=== Data provided ===

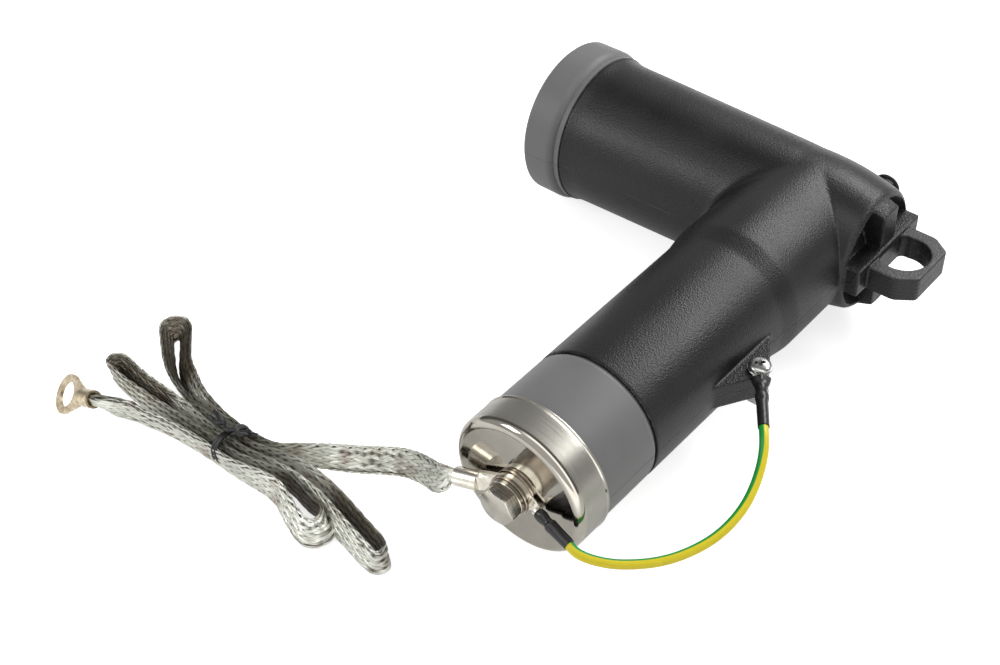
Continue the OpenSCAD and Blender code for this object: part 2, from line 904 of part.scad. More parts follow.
// One loop of the hank: straight-sided pieces between round stations
module hank_loop(stations) {
    for (i = [0:len(stations) - 2]) {
        from = stations[i];
        to = stations[i + 1];
        step = [to[0] - from[0], to[1] - from[1]];
        side = [-step[1], step[0]] / norm(step) / 2;
        polygon([
            [from[0], from[1]] + side * from[2], [from[0], from[1]] - side * from[2],
            [to[0], to[1]] - side * to[2], [to[0], to[1]] + side * to[2]
        ]);
        translate([to[0], to[1]])
            circle(to[2] / 2, $fn = 32);
    }
}

// Flat run of braid from the end of a route into the hank's core
module hank_run(route) {
    end = route[len(route) - 1];
    heading = end - route[len(route) - 2];
    translate([end[0], end[1]])
        rotate(atan2(heading[1], heading[0]))
            translate([0, -braid_t / 2])
                square([hank_core[0] / 3, braid_t]);
}

// Folded braid on the table: a short core in the tie and loops that fan out of it
module braid_hank() {
    color([0.62, 0.63, 0.58])
        linear_extrude(hank_h) {
            translate(tie_at)
                square(hank_core, center = true);
            for (stations = hank_loops)
                hank_loop(stations);
            hank_run(lead_route);
            hank_run(tail_route);
        }
}

// Plastic-covered wire twisted round the hank, with its two ends
module hank_tie() {
    tie_w = 8;
    tie_wall = 1.6;
    tie_end_r = 1.2;
    tie_end_len = 15;
    inner_w = hank_core[1] + 2 * fit;
    color([0.08, 0.08, 0.09])
        translate([tie_at[0], tie_at[1], 0]) {
            rotate([90, 0, 90])
                translate([0, 0, -tie_w / 2])
                    linear_extrude(tie_w)
                        difference() {
                            translate([0, (hank_h + tie_wall) / 2])
                                rounded_rect(inner_w + 2 * tie_wall, hank_h + tie_wall, 3);
                            translate([-inner_w / 2, -1])
                                square([inner_w, hank_h + 1 + fit]);
                        }
            for (turn = [165, 20])
                translate([0, 0, hank_h + tie_wall])
                    rotate(turn)
                        rotate([0, 90, 0])
                            cylinder(r = tie_end_r, h = tie_end_len, $fn = 24);
        }
}

// Thin ring lug of the drain wire about its own hole, with its barrel lifted off the palm
module drain_lug(hole_r, ring_r, barrel_at, lift) {
    difference() {
        union() {
            cylinder(r = ring_r, h = drain_lug_t);
            linear_extrude(drain_lug_t)
                polygon([
                    [ring_r * 0.6, -ring_r * 0.8], [barrel_at + 1, -drain_barrel_r],
                    [barrel_at + 1, drain_barrel_r], [ring_r * 0.6, ring_r * 0.8]
                ]);
            translate([barrel_at, 0, drain_barrel_r])
                rotate([0, 90 - lift, 0])
                    cylinder(r = drain_barrel_r, h = drain_barrel_len);
        }
        translate([0, 0, -1])
            cylinder(r = hole_r, h = drain_lug_t + 2);
    }
}

// Shrink sleeve over a drain lug's barrel: a flat-nosed taper and a tube that ends at the wire
module shrink_sleeve(nose_r, length, lift) {
    tube_r = wire_d / 2 + shrink_wall;
    bore_r = drain_barrel_r + fit;
    rotate([0, 90 - lift, 0])
        difference() {
            rotate_extrude()
                polygon([
                    [0, shrink_start], [nose_r, shrink_start], [nose_r, shrink_start + 2],
                    [tube_r, shrink_start + 8], [tube_r, shrink_start + length], [0, shrink_start + length]
                ]);
            translate([0, 0, -1])
                cylinder(r = bore_r, h = drain_barrel_len + 1 + fit);
        }
}

module drain_lug_cap() {
    color([0.7, 0.68, 0.64])
        in_place()
            on_bolt(drain_lug_at, drain_angle)
                drain_lug(bolt_hole_r, drain_ring_r, drain_barrel_at, drain_lift);
}

module shrink_cap() {
    color([0.1, 0.1, 0.1])
        in_place()
            on_bolt(drain_lug_at, drain_angle)
                translate([drain_barrel_at, 0, drain_barrel_r])
                    shrink_sleeve(shrink_nose_r, shrink_cap_len, drain_lift);
}

// Places a lug on the tab's screw
module on_tab() {
    translate([tab_screw_reach, -tab_at, tab_lug_z])
        rotate(tab_lug_angle)
            children();
}

module drain_lug_tab() {
    color([0.7, 0.68, 0.64])
        in_place()
            on_tab()
                drain_lug(tab_screw_r + fit, tab_lug_ring_r, tab_barrel_at, 0);
}

module shrink_tab() {
    color([0.1, 0.1, 0.1])
        in_place()
            on_tab()
                translate([tab_barrel_at, 0, drain_barrel_r])
                    shrink_sleeve(tab_nose_r, shrink_tab_len, 0);
}

module drain_wire() {
    color([0.9, 0.84, 0.15])
        swept(wire_route, wire_d, wire_d, 8);
}

// Pan-head screw with a cross recess
module tab_screw() {
    head_z = tab_lug_z + drain_lug_t;
    dome_r = (tab_head_r * tab_head_r + tab_head_h * tab_head_h) / (2 * tab_head_h);
    color([0.75, 0.75, 0.74])
        in_place()
            translate([tab_screw_reach, -tab_at, 0])
                difference() {
                    union() {
                        intersection() {
                            translate([0, 0, head_z + tab_head_h - dome_r])
                                sphere(dome_r);
                            translate([0, 0, head_z])
                                cylinder(r = tab_head_r, h = tab_head_h);
                        }
                        translate([0, 0, -tab_t / 2 - tab_washer_t - tab_nut_h - 1])
                            cylinder(r = tab_screw_r, h = tab_t / 2 + tab_washer_t + tab_nut_h + 2 + head_z);
                    }
                    for (turn = [0, 90])
                        rotate(turn)
                            translate([-2.4, -0.45, head_z + tab_head_h - 1.4])
                                cube([4.8, 0.9, 3]);
                }
}

module tab_washer() {
    color([0.78, 0.78, 0.77])
        in_place()
            translate([tab_screw_reach, -tab_at, 0])
                ring(tab_washer_r, tab_screw_r + fit, -tab_t / 2 - tab_washer_t, -tab_t / 2);
}

module tab_nut() {
    top = -tab_t / 2 - tab_washer_t;
    color([0.78, 0.78, 0.77])
        in_place()
            translate([tab_screw_reach, -tab_at, top - tab_nut_h])
                difference() {
                    cylinder(r = tab_nut_af / sqrt(3), h = tab_nut_h, $fn = 6);
                    translate([0, 0, -1])
                        cylinder(r = tab_screw_r + fit / 2, h = tab_nut_h + 2);
                }
}

// Metal stud moulded in the insulation for the capacitive test point
module test_stud() {
    color([0.72, 0.68, 0.5])
        in_place()
            translate([test_at, 0, 0])
                rotate([-90, 0, 0])
                    ring(test_stud_r, 0, shield_r + 4, test_stud_end);
}

// Rubber cap over the test point, with a rim to pull it by and a domed top
module test_cap() {
    skirt_r = test_boss_r + fit;
    skirt_wall = 0.9;
    rim_at = test_reach - 3;
    dome_h = 1.8;
    color([0.14, 0.14, 0.145])
        in_place()
            translate([test_at, 0, 0])
                rotate([-90, 0, 0])
                    rotate_extrude()
                        polygon([
                            [skirt_r, test_boss_end - 5], [skirt_r + skirt_wall, test_boss_end - 5],
                            [skirt_r + skirt_wall, rim_at - 0.6], [test_cap_r, rim_at],
                            [test_cap_r, test_reach - dome_h], [test_cap_r - 2, test_reach - 0.4],
                            [test_cap_r - 4, test_reach], [0, test_reach],
                            [0, test_stud_end + fit], [test_stud_r + 0.5, test_stud_end + fit],
                            [test_stud_r + 0.5, test_boss_end + fit], [skirt_r, test_boss_end + fit]
                        ]);
}

jacket();
insulating_body();
inner_shield();
eye_insert();
top_connector();
contact_probe();
arc_follower();
contact_spring();
top_electrode();
varistor(1);  // varistor_1
varistor(2);  // varistor_2
varistor(3);  // varistor_3
varistor(4);  // varistor_4
varistor(5);  // varistor_5
varistor(6);  // varistor_6
contact_plate();
stack_spring();
bottom_electrode();
glass_wrap();
end_cap();
seat_washer();
head_washer();
spring_washer();
earth_bolt();
braid_lug_near();
braid_lug_far();
braid_lead();
braid_hank();
braid_tail();
hank_tie();
drain_lug_cap();
drain_lug_tab();
shrink_cap();
shrink_tab();
drain_wire();
tab_screw();
tab_washer();
tab_nut();
test_stud();
test_cap();
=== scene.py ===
"""Looks of the elbow surge arrester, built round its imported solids.

Lengths are in metres and in the part's own frame: -X is the way out of the
bushing leg, -Y the way out of the arrester leg and +Z is up from the table.
The classes' sizes are in millimetres unless they carry MM: from the corner, but
in the part's own frame for the cords and the tie.
"""

from __future__ import annotations

import logging
import math
from dataclasses import dataclass, field
from enum import Enum
from functools import partial
from typing import Any, Callable, Sequence

import bmesh
import bpy
import numpy as np
from mathutils import Matrix, Vector

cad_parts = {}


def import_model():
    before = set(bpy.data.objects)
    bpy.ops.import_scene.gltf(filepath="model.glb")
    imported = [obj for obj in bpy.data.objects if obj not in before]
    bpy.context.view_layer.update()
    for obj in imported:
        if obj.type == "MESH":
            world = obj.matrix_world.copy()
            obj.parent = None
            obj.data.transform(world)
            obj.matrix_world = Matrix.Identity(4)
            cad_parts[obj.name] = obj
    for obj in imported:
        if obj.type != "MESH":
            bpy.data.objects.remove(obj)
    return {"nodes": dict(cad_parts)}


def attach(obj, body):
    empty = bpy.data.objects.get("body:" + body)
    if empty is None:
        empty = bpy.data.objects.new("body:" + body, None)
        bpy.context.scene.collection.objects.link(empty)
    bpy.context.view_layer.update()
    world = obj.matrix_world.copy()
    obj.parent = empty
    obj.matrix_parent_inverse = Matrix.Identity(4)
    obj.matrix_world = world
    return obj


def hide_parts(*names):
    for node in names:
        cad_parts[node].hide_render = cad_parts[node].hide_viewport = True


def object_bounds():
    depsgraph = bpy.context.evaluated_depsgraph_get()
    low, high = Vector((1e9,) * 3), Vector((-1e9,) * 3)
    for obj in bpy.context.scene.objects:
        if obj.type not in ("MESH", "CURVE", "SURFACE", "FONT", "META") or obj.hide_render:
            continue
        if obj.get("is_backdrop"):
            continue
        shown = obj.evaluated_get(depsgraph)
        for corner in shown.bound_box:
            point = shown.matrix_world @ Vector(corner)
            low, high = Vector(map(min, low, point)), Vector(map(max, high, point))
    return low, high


LOG = logging.getLogger("arrester")
MM = 0.001
CORNER = Vector((0.040, 0.0917, 0.041))  # where the two legs' middle lines meet
TIE_AT = (-98.5, -167.5)  # the tie round the hank, in the part's frame in millimetres
BODY = "root"

# Kinds of node that many finishes use.
MATHS, RANGE, MIX = "ShaderNodeMath", "ShaderNodeMapRange", "ShaderNodeMix"
NOISE, BUMP, AXES = "ShaderNodeTexNoise", "ShaderNodeBump", "ShaderNodeSeparateXYZ"

# The knots between which a smooth route blends its points, step by step.
BLENDS = (((0, 1), (1, 2), (2, 3)), ((0, 2), (1, 3)), ((1, 2),))

Route = Sequence[tuple[float, float, float]]
Profile = Sequence[tuple[float, float]]
Leaned = tuple[float, float, float, float]


# Helpers


def linear(hex_colour: str) -> tuple[float, float, float, float]:
    """Turns an sRGB hex colour into Blender's linear RGBA.

    Args:
        hex_colour: Six hex digits.

    Returns:
        The linear colour with an alpha of one.
    """
    parts = [int(hex_colour[i : i + 2], 16) / 255 for i in (0, 2, 4)]
    red, green, blue = (
        c / 12.92 if c <= 0.04045 else ((c + 0.055) / 1.055) ** 2.4 for c in parts
    )
    return red, green, blue, 1.0


def add_node(
    tree: bpy.types.NodeTree,
    kind: str,
    inputs: dict[Any, Any] | Sequence[Any] = (),
    out: int | str | None = 0,
    **settings: Any,
) -> bpy.types.NodeSocket | bpy.types.Node:
    """Adds a node to a tree with its settings and links.

    Args:
        tree: A shader or geometry tree.
        kind: The node's type name.
        inputs: Values, hex colours or sockets to link from, in the inputs' order
            or by their names or numbers.
        out: The output to give, or None for the node.
        **settings: Property values of the node.

    Returns:
        The output's socket, or the node.
    """
    made = tree.nodes.new(kind)
    for key, value in settings.items():
        setattr(made, key, value)
    for key, value in inputs.items() if isinstance(inputs, dict) else enumerate(inputs):
        socket = made.inputs[key]
        if isinstance(value, bpy.types.NodeSocket):
            tree.links.new(value, socket)
        else:
            socket.default_value = linear(value) if socket.type == "RGBA" else value
    return made if out is None else made.outputs[out]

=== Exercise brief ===
Repeat exactly, and only, the lines from the one containing "inner_shield();" through the one containing "bpy.data.objects.remove(obj)", both included.

=== The completed task ===
inner_shield();
eye_insert();
top_connector();
contact_probe();
arc_follower();
contact_spring();
top_electrode();
varistor(1);  // varistor_1
varistor(2);  // varistor_2
varistor(3);  // varistor_3
varistor(4);  // varistor_4
varistor(5);  // varistor_5
varistor(6);  // varistor_6
contact_plate();
stack_spring();
bottom_electrode();
glass_wrap();
end_cap();
seat_washer();
head_washer();
spring_washer();
earth_bolt();
braid_lug_near();
braid_lug_far();
braid_lead();
braid_hank();
braid_tail();
hank_tie();
drain_lug_cap();
drain_lug_tab();
shrink_cap();
shrink_tab();
drain_wire();
tab_screw();
tab_washer();
tab_nut();
test_stud();
test_cap();
=== scene.py ===
"""Looks of the elbow surge arrester, built round its imported solids.

Lengths are in metres and in the part's own frame: -X is the way out of the
bushing leg, -Y the way out of the arrester leg and +Z is up from the table.
The classes' sizes are in millimetres unless they carry MM: from the corner, but
in the part's own frame for the cords and the tie.
"""

from __future__ import annotations

import logging
import math
from dataclasses import dataclass, field
from enum import Enum
from functools import partial
from typing import Any, Callable, Sequence

import bmesh
import bpy
import numpy as np
from mathutils import Matrix, Vector

cad_parts = {}


def import_model():
    before = set(bpy.data.objects)
    bpy.ops.import_scene.gltf(filepath="model.glb")
    imported = [obj for obj in bpy.data.objects if obj not in before]
    bpy.context.view_layer.update()
    for obj in imported:
        if obj.type == "MESH":
            world = obj.matrix_world.copy()
            obj.parent = None
            obj.data.transform(world)
            obj.matrix_world = Matrix.Identity(4)
            cad_parts[obj.name] = obj
    for obj in imported:
        if obj.type != "MESH":
            bpy.data.objects.remove(obj)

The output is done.